[Start of DATA SUPPLIED]

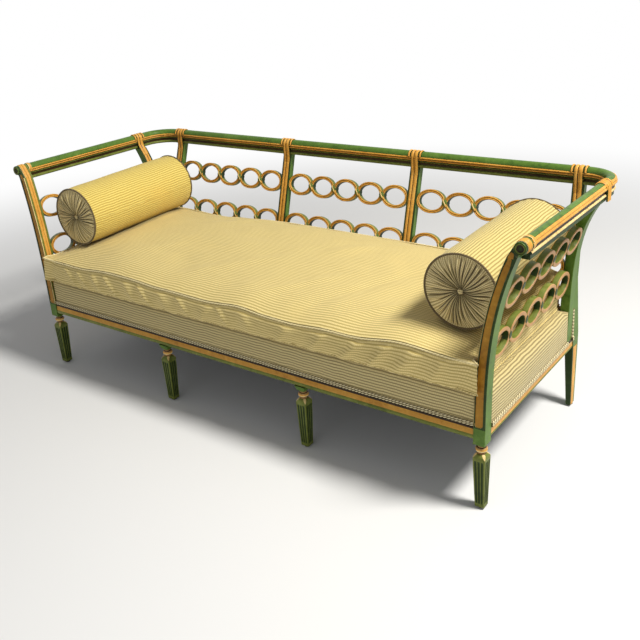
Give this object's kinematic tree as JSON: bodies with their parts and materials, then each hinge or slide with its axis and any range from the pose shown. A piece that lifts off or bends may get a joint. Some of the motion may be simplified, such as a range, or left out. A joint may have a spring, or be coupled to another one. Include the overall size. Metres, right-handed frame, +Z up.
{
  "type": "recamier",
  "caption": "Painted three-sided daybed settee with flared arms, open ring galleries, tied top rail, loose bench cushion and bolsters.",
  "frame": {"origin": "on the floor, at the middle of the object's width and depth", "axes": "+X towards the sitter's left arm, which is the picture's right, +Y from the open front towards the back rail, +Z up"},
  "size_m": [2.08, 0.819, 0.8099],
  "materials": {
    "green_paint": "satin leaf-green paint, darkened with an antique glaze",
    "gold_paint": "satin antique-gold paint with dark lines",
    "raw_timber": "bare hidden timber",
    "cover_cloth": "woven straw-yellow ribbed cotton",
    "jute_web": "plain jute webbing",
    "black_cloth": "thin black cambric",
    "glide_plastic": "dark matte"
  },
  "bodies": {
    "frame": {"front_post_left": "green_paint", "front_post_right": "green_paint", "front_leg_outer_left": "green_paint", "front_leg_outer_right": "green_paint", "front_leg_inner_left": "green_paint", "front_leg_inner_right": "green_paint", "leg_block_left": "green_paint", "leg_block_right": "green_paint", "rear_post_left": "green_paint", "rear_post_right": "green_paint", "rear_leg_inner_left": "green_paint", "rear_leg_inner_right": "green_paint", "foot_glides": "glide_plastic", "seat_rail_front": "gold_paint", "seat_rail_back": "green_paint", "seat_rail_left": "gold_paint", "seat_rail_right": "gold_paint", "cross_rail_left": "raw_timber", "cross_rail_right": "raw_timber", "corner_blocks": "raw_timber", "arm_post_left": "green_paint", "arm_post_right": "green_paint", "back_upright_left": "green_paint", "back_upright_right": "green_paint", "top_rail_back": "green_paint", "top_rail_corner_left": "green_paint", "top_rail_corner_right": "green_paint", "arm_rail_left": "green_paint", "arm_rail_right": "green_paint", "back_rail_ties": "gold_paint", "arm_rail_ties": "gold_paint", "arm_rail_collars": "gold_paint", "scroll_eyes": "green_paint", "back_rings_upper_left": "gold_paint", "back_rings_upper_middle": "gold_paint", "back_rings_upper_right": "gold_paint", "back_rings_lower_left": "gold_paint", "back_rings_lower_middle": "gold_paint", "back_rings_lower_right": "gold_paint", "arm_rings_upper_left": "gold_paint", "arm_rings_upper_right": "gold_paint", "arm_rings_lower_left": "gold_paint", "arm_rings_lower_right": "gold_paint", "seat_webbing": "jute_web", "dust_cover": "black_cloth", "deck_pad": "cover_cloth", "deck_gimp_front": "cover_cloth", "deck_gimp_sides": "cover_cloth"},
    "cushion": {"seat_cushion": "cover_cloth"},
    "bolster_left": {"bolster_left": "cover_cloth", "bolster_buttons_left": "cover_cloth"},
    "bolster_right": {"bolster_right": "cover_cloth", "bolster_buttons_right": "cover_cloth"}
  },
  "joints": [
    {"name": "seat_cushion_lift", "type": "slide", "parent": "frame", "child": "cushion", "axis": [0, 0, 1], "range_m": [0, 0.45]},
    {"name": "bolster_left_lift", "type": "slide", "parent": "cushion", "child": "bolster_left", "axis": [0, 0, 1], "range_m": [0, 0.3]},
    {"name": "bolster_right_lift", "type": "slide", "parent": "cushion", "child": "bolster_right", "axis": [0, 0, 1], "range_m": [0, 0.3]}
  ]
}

[End of DATA SUPPLIED]
[Start of DATA SUPPLIED]

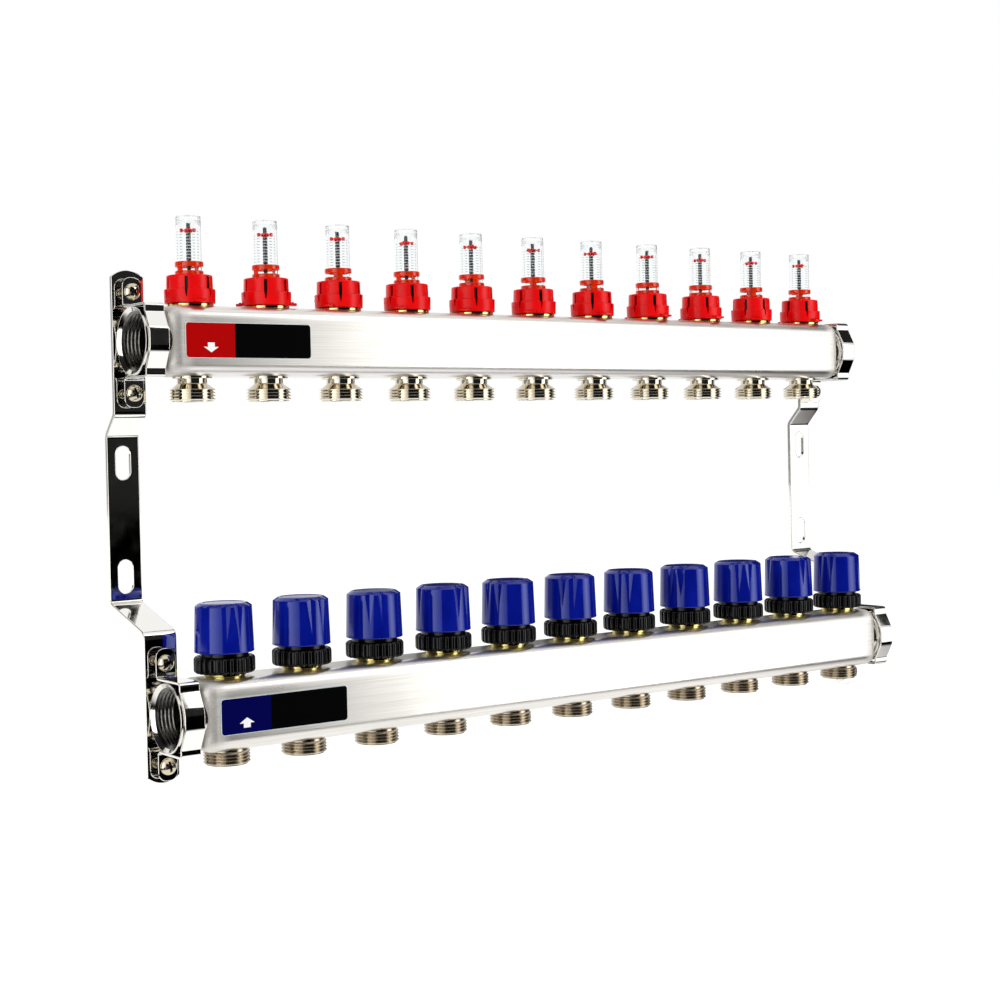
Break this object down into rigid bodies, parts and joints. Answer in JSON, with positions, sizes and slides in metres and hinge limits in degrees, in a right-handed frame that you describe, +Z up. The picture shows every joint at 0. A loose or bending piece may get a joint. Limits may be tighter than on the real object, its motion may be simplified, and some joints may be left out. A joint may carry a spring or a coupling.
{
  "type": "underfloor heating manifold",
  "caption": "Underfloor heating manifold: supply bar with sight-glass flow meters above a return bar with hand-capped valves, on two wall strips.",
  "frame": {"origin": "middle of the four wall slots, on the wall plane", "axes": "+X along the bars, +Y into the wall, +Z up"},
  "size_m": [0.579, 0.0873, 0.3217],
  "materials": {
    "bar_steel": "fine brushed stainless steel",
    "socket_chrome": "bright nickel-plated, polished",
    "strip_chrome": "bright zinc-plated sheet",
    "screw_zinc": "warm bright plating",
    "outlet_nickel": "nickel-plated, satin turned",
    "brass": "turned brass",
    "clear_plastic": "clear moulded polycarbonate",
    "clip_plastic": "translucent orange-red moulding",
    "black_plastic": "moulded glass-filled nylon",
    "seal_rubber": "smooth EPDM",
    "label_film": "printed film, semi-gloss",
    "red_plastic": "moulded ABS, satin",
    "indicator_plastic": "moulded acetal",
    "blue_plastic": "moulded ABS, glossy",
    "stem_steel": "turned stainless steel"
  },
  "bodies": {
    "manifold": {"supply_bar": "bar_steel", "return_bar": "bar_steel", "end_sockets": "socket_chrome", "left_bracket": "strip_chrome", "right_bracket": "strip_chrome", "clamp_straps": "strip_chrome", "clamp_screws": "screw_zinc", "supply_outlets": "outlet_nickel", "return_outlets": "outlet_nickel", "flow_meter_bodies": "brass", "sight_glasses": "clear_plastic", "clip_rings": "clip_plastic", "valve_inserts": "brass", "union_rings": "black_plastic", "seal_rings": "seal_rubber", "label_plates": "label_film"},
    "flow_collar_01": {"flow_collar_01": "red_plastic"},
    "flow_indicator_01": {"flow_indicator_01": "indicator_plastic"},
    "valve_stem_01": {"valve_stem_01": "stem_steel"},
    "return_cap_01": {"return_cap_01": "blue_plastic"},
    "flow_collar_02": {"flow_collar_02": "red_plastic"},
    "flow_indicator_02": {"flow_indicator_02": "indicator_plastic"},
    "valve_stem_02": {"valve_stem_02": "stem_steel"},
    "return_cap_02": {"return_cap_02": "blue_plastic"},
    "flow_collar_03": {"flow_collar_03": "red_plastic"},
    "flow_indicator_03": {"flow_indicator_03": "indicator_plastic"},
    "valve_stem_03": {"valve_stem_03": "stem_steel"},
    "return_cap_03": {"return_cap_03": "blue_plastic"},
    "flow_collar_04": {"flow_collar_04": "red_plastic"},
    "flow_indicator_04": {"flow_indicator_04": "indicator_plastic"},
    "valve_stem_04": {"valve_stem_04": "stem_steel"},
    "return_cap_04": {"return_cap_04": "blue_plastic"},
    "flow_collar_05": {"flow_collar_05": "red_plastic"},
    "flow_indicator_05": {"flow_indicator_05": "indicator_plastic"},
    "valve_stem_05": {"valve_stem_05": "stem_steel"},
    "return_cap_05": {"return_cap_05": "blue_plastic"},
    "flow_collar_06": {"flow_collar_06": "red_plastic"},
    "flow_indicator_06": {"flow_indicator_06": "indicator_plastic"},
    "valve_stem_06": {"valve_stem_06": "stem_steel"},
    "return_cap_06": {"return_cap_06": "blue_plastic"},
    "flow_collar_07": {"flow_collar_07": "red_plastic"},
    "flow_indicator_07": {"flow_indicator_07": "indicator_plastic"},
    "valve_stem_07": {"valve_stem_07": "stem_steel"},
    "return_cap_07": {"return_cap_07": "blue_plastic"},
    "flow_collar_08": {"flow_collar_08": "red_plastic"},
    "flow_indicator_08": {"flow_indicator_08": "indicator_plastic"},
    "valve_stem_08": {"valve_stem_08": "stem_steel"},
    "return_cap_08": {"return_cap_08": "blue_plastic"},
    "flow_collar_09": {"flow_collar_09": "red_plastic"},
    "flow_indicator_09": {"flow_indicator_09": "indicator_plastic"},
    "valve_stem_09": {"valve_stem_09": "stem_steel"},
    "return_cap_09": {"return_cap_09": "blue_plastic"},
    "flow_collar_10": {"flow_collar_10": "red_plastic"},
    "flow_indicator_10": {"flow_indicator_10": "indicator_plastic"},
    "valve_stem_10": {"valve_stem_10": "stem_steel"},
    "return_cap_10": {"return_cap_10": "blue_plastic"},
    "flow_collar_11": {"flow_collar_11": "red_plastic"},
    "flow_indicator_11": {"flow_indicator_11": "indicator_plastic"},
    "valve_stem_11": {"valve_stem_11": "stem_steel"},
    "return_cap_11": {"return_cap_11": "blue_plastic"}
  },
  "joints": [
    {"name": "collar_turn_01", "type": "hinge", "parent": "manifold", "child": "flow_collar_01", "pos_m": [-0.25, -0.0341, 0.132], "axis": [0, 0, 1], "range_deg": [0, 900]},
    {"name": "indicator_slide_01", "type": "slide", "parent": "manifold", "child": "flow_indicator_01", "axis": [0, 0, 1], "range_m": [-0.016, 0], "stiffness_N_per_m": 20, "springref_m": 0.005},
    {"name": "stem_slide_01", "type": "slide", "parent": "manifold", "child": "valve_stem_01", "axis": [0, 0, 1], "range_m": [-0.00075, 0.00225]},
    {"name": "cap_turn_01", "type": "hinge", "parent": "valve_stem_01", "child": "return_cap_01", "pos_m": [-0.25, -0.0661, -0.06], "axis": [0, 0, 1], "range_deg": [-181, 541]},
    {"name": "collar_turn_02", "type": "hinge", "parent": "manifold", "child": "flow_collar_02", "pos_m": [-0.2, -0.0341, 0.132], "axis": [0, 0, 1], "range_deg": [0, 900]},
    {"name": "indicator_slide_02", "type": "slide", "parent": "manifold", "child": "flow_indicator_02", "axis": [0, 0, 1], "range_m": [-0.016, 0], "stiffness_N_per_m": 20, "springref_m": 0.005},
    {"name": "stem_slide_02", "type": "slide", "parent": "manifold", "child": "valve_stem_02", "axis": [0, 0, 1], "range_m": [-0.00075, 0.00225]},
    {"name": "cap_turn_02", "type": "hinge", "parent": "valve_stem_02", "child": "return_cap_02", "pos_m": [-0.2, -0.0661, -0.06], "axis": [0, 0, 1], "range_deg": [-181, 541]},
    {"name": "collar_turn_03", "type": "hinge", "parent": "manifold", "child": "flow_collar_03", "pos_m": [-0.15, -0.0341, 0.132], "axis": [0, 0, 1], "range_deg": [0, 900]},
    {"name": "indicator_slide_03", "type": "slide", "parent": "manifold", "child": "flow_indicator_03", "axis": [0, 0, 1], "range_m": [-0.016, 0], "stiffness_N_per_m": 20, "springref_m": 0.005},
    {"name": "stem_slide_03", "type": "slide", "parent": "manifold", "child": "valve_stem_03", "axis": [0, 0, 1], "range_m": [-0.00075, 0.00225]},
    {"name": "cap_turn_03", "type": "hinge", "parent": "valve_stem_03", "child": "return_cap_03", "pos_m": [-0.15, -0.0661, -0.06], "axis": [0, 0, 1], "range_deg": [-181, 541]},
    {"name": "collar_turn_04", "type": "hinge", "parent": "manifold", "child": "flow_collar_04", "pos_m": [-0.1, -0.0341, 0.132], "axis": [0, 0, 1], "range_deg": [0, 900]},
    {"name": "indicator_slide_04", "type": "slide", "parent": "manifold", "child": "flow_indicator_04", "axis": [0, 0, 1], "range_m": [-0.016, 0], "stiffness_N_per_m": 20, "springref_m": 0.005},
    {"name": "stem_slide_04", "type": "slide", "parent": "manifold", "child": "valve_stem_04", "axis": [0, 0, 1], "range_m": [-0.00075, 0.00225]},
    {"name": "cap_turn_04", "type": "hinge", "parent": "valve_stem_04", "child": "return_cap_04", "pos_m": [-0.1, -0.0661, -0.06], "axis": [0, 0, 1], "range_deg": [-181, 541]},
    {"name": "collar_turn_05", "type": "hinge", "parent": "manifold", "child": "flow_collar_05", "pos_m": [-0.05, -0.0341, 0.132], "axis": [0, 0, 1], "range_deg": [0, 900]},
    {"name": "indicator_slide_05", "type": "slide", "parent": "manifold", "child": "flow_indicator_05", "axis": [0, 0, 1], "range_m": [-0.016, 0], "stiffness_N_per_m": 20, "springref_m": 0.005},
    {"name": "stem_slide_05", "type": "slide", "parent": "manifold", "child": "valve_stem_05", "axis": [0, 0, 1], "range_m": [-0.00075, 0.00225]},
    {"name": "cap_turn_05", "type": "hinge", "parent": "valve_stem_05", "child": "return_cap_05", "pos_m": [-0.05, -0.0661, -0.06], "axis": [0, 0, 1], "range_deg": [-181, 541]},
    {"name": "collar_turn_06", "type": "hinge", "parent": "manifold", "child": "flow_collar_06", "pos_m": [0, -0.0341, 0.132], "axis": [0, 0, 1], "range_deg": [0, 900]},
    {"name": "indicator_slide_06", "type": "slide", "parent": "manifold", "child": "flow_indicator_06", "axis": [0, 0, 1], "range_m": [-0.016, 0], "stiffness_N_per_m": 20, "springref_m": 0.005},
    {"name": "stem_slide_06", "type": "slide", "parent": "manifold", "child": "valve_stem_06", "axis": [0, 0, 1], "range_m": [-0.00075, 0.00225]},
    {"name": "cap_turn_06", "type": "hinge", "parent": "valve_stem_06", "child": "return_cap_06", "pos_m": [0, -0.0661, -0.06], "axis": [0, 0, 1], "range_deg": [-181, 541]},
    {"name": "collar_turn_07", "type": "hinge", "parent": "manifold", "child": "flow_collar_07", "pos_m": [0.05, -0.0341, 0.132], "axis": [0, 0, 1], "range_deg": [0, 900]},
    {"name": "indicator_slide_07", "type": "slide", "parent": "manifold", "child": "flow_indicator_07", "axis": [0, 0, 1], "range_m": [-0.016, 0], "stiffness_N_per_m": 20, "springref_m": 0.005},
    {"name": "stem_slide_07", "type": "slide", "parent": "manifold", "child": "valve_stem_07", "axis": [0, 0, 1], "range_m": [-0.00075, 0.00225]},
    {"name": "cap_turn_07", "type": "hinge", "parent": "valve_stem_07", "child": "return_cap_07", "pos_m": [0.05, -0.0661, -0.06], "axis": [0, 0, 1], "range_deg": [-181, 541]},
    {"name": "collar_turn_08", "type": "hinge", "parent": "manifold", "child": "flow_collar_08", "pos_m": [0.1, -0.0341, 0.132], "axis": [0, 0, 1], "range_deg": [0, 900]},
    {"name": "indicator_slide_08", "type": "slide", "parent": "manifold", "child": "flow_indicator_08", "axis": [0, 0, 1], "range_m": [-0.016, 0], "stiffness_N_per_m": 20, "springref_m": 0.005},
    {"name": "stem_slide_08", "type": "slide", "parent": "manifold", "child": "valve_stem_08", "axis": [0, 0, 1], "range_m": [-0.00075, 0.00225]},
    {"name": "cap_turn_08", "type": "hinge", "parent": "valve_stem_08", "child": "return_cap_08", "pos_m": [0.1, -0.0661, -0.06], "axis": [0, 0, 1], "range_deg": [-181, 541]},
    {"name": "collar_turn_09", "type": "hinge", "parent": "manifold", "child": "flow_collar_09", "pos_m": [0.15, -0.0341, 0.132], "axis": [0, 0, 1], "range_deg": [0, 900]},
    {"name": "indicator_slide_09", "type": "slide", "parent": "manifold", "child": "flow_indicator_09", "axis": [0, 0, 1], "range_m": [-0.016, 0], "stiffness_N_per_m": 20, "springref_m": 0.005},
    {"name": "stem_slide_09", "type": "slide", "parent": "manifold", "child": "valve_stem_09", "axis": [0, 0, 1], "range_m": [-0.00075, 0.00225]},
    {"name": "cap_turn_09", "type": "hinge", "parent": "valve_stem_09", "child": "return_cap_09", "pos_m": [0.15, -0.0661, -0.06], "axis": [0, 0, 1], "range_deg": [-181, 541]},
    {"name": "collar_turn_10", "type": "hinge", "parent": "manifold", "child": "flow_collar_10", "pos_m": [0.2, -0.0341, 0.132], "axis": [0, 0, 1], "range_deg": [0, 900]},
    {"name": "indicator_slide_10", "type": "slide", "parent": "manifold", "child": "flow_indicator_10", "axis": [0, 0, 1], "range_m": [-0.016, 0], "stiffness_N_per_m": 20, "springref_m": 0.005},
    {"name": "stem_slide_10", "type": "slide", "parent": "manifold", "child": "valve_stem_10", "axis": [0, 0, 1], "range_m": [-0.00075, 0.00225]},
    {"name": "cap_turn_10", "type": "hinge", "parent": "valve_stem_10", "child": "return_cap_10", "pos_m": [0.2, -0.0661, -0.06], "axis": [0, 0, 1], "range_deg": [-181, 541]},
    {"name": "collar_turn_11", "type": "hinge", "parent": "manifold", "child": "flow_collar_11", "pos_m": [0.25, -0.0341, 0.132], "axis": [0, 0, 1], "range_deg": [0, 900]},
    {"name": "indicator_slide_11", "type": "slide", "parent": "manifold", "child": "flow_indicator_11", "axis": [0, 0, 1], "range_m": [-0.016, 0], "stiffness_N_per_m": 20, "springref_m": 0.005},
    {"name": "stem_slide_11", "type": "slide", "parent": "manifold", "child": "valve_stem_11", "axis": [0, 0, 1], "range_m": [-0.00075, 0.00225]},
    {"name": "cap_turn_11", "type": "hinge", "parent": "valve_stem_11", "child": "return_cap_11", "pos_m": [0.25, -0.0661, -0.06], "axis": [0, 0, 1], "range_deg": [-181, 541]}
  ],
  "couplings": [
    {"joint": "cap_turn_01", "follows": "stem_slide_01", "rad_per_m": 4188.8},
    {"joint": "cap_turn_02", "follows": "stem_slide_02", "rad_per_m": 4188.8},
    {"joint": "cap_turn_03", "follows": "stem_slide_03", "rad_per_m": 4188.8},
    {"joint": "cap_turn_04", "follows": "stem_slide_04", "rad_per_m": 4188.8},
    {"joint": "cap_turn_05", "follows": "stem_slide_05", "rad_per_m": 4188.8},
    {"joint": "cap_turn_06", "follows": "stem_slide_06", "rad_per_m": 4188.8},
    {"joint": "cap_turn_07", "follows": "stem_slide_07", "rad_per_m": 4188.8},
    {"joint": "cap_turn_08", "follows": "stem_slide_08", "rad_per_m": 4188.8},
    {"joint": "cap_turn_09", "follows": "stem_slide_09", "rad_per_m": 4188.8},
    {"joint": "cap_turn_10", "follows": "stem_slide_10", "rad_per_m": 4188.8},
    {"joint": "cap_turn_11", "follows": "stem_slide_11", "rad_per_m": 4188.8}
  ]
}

[End of DATA SUPPLIED]
[Start of DATA SUPPLIED]

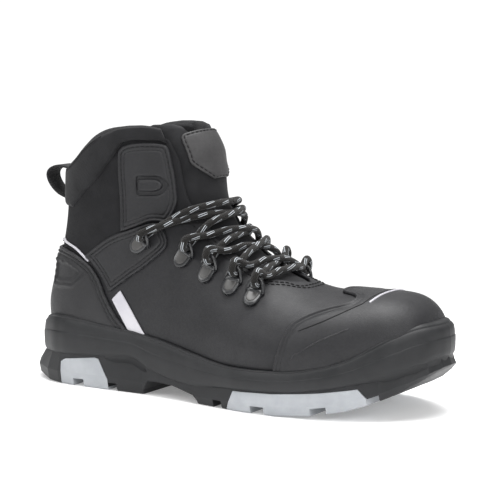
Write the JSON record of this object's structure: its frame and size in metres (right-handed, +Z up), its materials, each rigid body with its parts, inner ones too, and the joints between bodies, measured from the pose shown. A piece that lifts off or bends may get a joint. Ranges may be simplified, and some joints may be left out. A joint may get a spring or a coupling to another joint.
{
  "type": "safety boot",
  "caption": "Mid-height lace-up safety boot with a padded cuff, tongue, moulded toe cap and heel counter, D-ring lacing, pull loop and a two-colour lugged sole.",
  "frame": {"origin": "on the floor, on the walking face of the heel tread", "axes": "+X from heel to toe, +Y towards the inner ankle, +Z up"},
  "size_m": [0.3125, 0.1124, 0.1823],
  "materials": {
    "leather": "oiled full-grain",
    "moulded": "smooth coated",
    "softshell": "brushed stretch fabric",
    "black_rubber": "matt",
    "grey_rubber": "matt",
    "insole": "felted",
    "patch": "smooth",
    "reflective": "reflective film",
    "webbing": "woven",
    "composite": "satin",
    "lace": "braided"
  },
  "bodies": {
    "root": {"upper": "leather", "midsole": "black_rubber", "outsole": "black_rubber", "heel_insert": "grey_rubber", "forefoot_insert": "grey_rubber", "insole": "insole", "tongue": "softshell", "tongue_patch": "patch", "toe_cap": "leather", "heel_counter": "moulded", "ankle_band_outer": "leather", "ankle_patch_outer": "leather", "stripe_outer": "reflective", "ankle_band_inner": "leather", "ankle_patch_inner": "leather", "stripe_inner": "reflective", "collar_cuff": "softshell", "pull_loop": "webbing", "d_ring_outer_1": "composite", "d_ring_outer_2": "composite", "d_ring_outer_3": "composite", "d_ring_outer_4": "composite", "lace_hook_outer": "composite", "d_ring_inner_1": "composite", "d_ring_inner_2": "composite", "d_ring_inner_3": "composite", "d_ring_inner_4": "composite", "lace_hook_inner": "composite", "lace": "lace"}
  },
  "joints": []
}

[End of DATA SUPPLIED]

**YOUR GOAL**
Copy every line from the entries that contains the word "into".

**WRITTEN RESPONSE**
Break this object down into rigid bodies, parts and joints. Answer in JSON, with positions, sizes and slides in metres and hinge limits in degrees, in a right-handed frame that you describe, +Z up. The picture shows every joint at 0. A loose or bending piece may get a joint. Limits may be tighter than on the real object, its motion may be simplified, and some joints may be left out. A joint may carry a spring or a coupling.
  "frame": {"origin": "middle of the four wall slots, on the wall plane", "axes": "+X along the bars, +Y into the wall, +Z up"},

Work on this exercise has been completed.